Abstract accepted to IAMCR 2018
- Post by: Francisco Conrado
- 7:47PM Mar 13, 2018
- No Comment
A paper that look to discuss the influence of Facebook on the consumption of news in Portugal was accepted to be presented in the 2018 edition of the IAMCR that will be held in Oregon, USA. Here is the abstract.
Faced with the challenge of attracting audiences to their content, news companies have come to substantially rely on third party distribution via social media hence adapting production to new ‘rules of engagement’ (new formats or new takes on old ones). Facebook’s announcements concerning the platform’s new policy for news related content at the beginning of 2018 could be perceived as a strategic damage control initiative (to dissipate the ‘fake news’ debate) but it also represents a change in the relation with news organizations. Recent studies show that the consumption of content and technologies affordances are intertwined, and the routinization of habits is an essential part of what drives news consumption. Taking this as a departure point the underlying purpose of this research is to assess how these changes impact news consumption and how Portuguese news outlets are dealing with the new environment.
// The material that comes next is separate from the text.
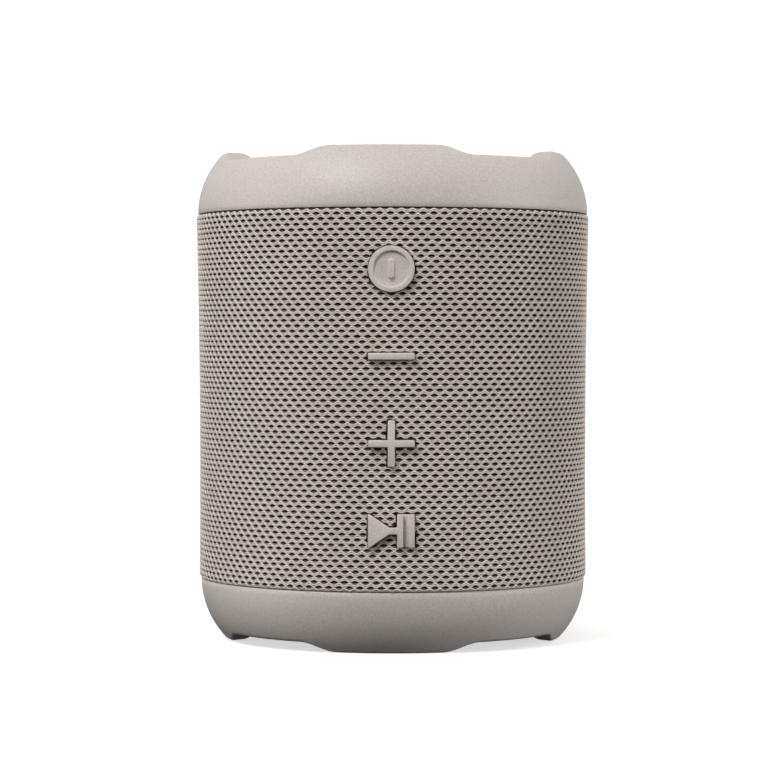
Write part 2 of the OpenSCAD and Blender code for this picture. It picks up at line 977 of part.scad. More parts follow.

To answer these questions, we started to collect weekly data on the Facebook news sharing pattern of 27 Portuguese news outlets since the first week of 2018 (using the news outlets’ RRS feeds links for all the news production were collected and adapted to the requirements of Facebook’s Graph API in order to obtain the respective values for sharing, reactions and comments; the corpus averaged 16K news stories and 300K shares). This continuous analysis started before the implementation of changes and a comparative outlook is possible. The collected data allows us to identify alterations in the attention that a particular media is drawing every week and it also gives us insights into strategies being pursued to promote specific content. We also elaborated an index that identifies how relevant a media outlet has been every week. This index is based on the number of shares each newspaper gathers and on how they are distributed along a scale designed specifically for that purpose. Data collected in the first month of 2018 indicates that the sharing of content from news outlets has dropped a sharp 25% which might lead us to question the frailty of assumptions like the one that identifies network sharing patterns as a reflection of social relevance perceptions.